In the meantime, apparently one of the children thought I was with the clown brigade and knew a thing or two about making balloon animals as I watched her saunter out of line and make a bee line over to me to ask if I could ”fix” her pink balloon “poodle” (that was now untwisting and losing its shape)? I didn’t have the heart to tell her, “No” or that I was NOT hired by the birthday boys’ parents as part of the clown brigade and; therefore, shatter any dreams of pink balloon poodles she might know. So, I grabbed the latex creature and happily told her, “YES, let’s fix that right up!” I clumsily twisted, curled and bent that son-of-a-bitch with a sickening feeling that at any moment, Fifi, the pink balloon would POP, but thankfully she didn’t. And as a result, I handed back a beautiful creation of a mangled, deformed, alien like creature back to the little girl. She was thrilled. And with a smile on her face that stretched ear to ear, the pig-tailed girl hopped back into the piñata line and grinned at me (we were now BFF’s).

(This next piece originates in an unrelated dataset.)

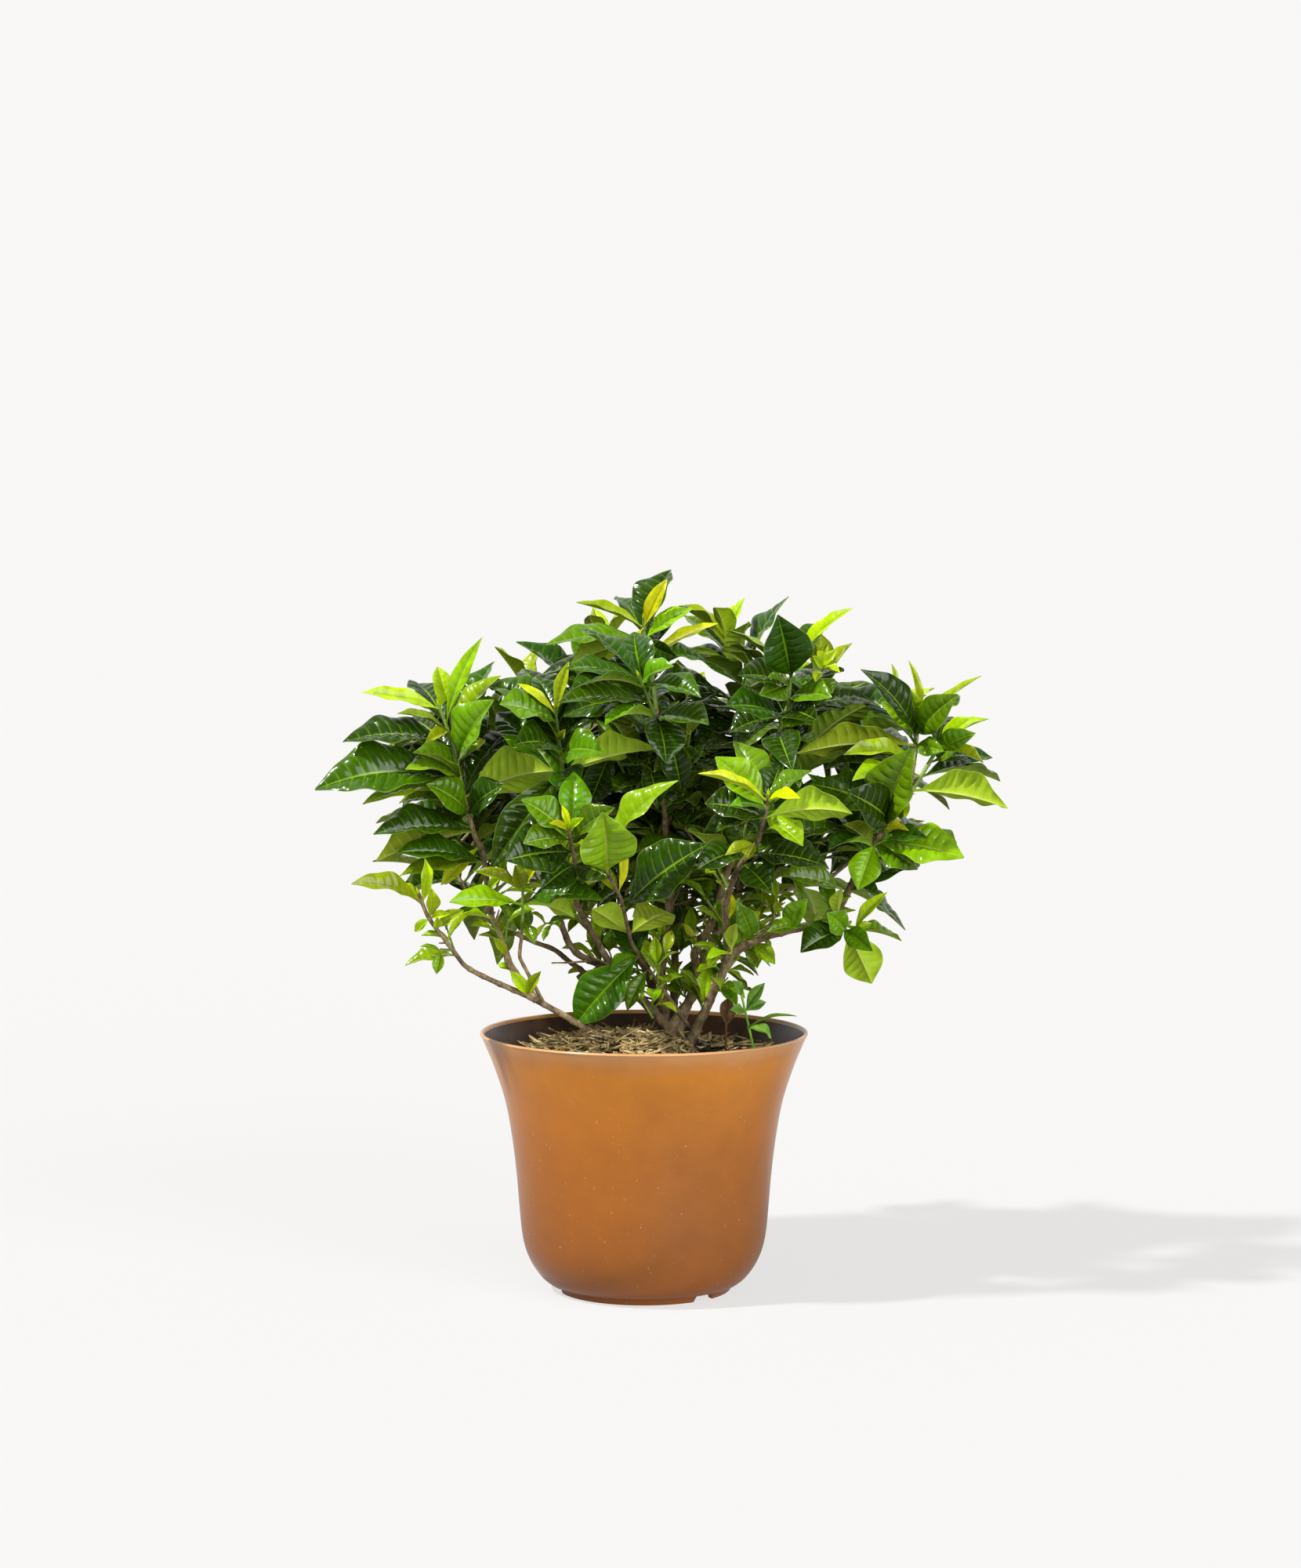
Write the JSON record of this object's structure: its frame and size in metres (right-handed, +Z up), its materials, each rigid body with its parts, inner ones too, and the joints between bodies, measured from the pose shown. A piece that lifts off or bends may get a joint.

Ten minutes later, after taking her WHACK at the candy stuffed box, she bounded over to me and barked, “Before YOU leave, I will need you to ALSO make me a flower and a hat!!!!”
What the fuck?!!!
So much for BFF’s, that little girl turned me into her balloon bitch! Gotta love those piñatas. They can turn your children into monsters! I quietly agreed to make further balloon creations for this monstrous child in hopes of sneaking out of the party undetected of which I later did….
Oh yeah, and at the conclusion of the party, as my husband, my kids and I nonchalantly said our goodbyes and snuck out, did I mention that they each received a gift bag full of sweet, delicious candy?!